5. Auxiliary Sealing and Safety Monitoring Mechanism
To further enhance safety, dual sealing structures or leak detection devices can be installed in critical areas. If the main seal fails, the auxiliary seal can temporarily prevent media leakage, buying time for maintenance. Simultaneously, by installing pressure sensors and a leak monitoring system, the equipment's operating status can be monitored in real time, allowing for timely detection of anomalies and intervention to prevent escalation of accidents.
6. Maintenance Management and Periodic Inspections
Wearing and aging are inevitable in sealing systems during long-term use; therefore, regular inspection and maintenance are essential.
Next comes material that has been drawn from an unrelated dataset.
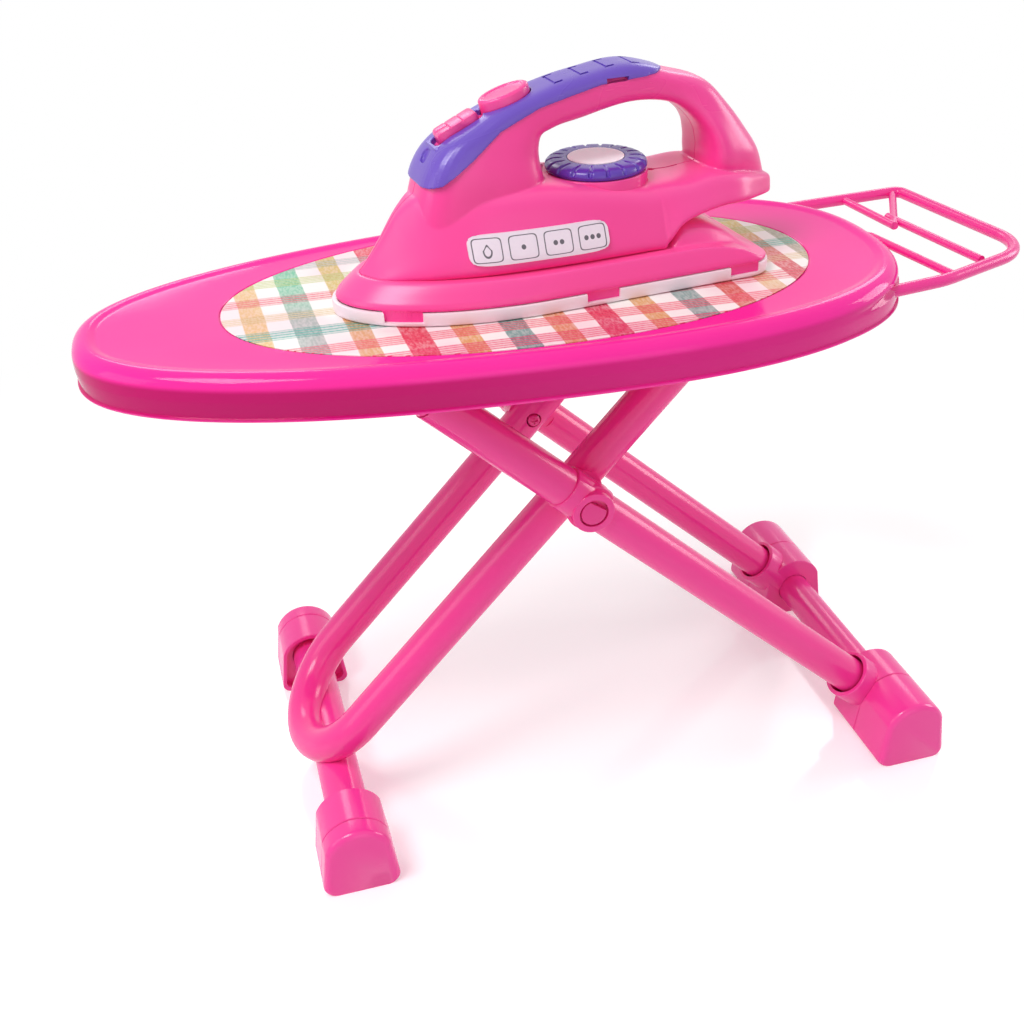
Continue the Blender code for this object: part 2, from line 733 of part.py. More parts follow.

Establishing a comprehensive maintenance system and periodically replacing and testing the seals can effectively reduce the risk of sudden leaks. Furthermore, providing standardized training to operators to ensure equipment operation according to standards also helps extend the service life of the sealing system.
In conclusion, achieving long-term stability of the sealing system in a stainless steel reactor under high temperature and high pressure environments requires comprehensive consideration of multiple aspects, including structural design, material selection, assembly control, and operational management. Through systematic optimization and scientific maintenance, sealing reliability can be significantly improved, ensuring the safe and efficient operation of the production process.